▶ TASK OBJECTIVE
Work out how many lines in the listing below include the word "loose"; answer with the number alone.

— BEGIN WORKING DATA —

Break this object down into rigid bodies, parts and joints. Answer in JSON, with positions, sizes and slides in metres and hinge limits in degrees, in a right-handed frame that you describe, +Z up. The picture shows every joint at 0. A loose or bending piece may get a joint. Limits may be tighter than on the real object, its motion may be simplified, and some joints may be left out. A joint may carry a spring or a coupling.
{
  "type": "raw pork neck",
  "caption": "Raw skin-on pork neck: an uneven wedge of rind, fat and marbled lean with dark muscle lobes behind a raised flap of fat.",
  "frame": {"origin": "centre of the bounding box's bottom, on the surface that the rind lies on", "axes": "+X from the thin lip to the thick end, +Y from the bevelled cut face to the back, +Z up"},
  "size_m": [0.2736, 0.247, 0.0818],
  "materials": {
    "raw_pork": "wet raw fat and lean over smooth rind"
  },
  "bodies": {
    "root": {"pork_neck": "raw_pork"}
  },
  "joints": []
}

— END WORKING DATA —
— BEGIN WORKING DATA —

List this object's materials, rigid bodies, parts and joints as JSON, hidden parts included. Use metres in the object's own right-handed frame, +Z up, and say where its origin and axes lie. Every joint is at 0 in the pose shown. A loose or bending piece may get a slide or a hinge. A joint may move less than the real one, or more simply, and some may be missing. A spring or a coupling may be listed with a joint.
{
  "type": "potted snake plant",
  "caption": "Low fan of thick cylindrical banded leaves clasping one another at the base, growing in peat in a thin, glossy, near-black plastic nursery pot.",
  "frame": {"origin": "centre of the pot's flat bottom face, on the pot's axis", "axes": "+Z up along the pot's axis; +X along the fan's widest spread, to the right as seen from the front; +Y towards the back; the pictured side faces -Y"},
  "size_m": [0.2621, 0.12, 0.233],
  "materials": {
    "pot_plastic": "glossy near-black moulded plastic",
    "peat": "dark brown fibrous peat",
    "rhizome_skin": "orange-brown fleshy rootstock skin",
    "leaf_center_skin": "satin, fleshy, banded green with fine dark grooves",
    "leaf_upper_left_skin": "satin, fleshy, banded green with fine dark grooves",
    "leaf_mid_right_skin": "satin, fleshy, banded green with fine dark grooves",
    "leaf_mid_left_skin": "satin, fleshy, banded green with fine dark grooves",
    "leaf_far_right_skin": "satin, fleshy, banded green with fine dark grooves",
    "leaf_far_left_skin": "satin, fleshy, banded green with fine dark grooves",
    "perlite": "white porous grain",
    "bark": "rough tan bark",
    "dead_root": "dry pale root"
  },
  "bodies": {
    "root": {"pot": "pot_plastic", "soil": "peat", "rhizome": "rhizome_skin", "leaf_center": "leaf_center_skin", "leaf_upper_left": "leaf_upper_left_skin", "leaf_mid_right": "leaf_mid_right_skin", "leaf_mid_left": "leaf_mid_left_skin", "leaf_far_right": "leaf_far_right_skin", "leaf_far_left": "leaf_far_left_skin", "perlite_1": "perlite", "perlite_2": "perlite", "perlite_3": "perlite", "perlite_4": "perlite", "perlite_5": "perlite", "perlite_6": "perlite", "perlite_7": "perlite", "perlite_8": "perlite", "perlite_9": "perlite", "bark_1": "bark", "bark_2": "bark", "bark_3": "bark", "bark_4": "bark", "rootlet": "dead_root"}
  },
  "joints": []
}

— END WORKING DATA —
— BEGIN WORKING DATA —

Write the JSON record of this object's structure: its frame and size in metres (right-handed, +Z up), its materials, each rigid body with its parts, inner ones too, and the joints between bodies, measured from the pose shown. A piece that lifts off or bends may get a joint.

— END WORKING DATA —

▶ WRITTEN ANSWER
2